- Official Poster
- Directed by: Preet
- Written by: Jhanvi Chopda;
- Produced by: Divyesh Doshi Jagat Gandhi
- Starring: Hiten Kumar; Mitra Gadhavi; Siddhi Idnani; Devarshi Shah; Suchita Trivedi;
- Cinematography: Suman Kumar Sahu
- Edited by: Vaishnavi Krishnan
- Music by: Siddharth Amit Bhavsar
- Production companies: Jahn Studios LLP Storytell Films
- Distributed by: Rupam Entertainment Pvt Ltd
- Release date: 22 November 2024;
- Running time: 150.00 minutes
- Country: India
- Language: Gujarati

= The Great Gujarati Matrimony =

2024 film directed by Preet

The Great Gujarati Matrimony is a 2024 Gujarati romantic drama, directed by Preet and written by Jahnvi Chopda.

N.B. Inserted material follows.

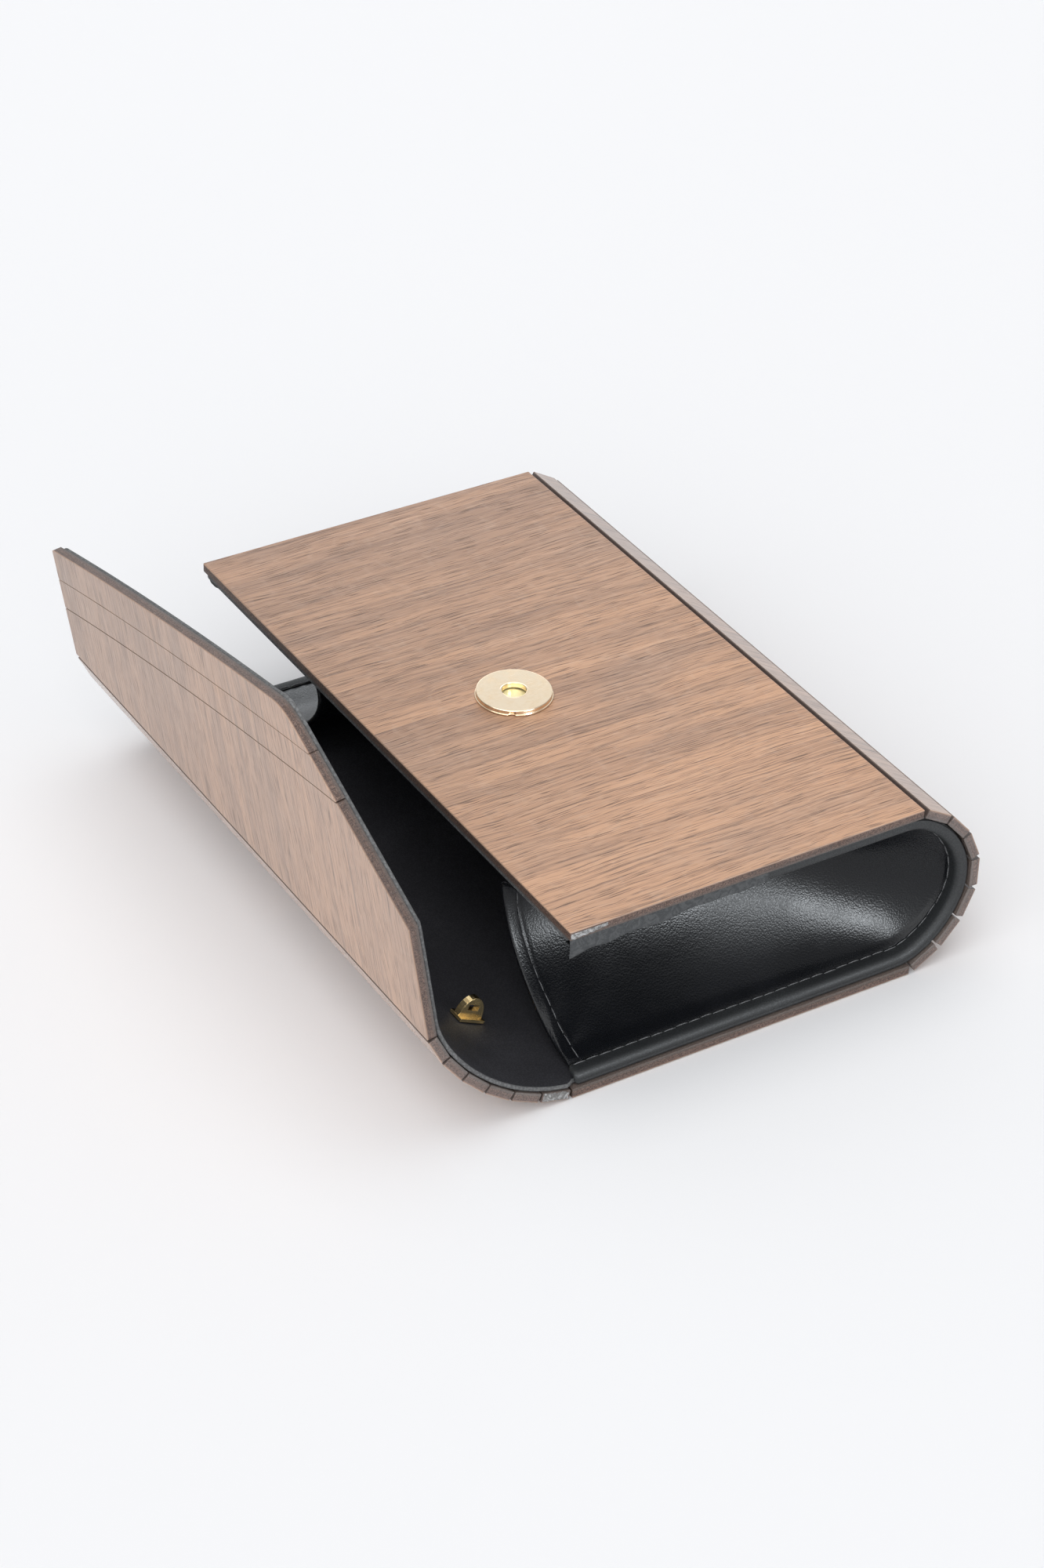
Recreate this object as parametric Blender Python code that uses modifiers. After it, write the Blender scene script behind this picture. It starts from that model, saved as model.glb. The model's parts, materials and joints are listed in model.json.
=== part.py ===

It stars Hiten Kumar, Mitra Gadhavi Siddhi Idnani, Devarshi Shah, Suchita Trivedi and others. The film is produced by Divyesh Doshi, Jagat Gandhi and Co Produced by Manoj Ahir and Krunal Sangani. The film will be distributed by Rupam Entertainment Pvt Ltd.

== Plot ==
The Great Gujarati Matrimony is a romantic drama that follows the intertwined lives of Iti, an aspiring actress, Raaghav, a lively matrimony agency owner, and Ved, an investment banker from UK. As they navigate love, cultural clashes, and self-discovery, their journey explores the complexities of relationships and personal growth.

== Cast ==
- Hiten Kumar as Rustam
- Mitra Gadhavi as Raghav
- Siddhi Idnani as Itishri
- Devarshi Shah as Ved
- Suchita Trivedi as Rachana
- Tatsat Munshi as Veer
- Jahnvi Gurnani as Saanj
- Chhaya Vora
- Bhavini Jani
- Prashant Barot
- Bharat Thakkar
- Falguni Dave
- Satish Bhatt
- Chaula Doshi
- Nilesh Brahmbhatt
- Ranganath Gopalarathnam

== Production ==
The film was shot at various locations in Ahmedabad Gujarat.

== Soundtrack ==

=== Tracklist ===

Track listing
| No. | Title | Lyrics | Music | Singer(s) | Length |
|---|---|---|---|---|---|
| 1. | "Naach" | Niren Bhatt | Siddharth Amit Bhavsar | Raghav Kaushik, Madhubanti Bagchi | 3:26 |
| 2. | "Jheeni Re" | Bhargav Purohit | Siddharth Amit Bhavsar | Siddharth Amit Bhavsar | 4:15 |
| 3. | "Khaali Khaali" | Bhargav Purohit | Siddharth Amit Bhavsar | Madhubanti Bagchi, Siddharth Amit Bhavsar | 4:34 |
| 4. | "Aa Toh Mann Chhe" | Bhargav Purohit | Siddharth Amit Bhavsar | Siddharth Amit Bhavsar | 3:23 |
| Total length: |  |  |  |  | 15:38 |

==Marketing and releases ==
The announcement of the film made on July 14, 2024. The release date of the film has been announced on September 24, 2024. The teaser of the film released on October 18, 2024, and official trailer of the film released on November 8, 2024. The music of the film is also launched on November 8, 2024. Film is set to hit the cinemas on November 22, 2024.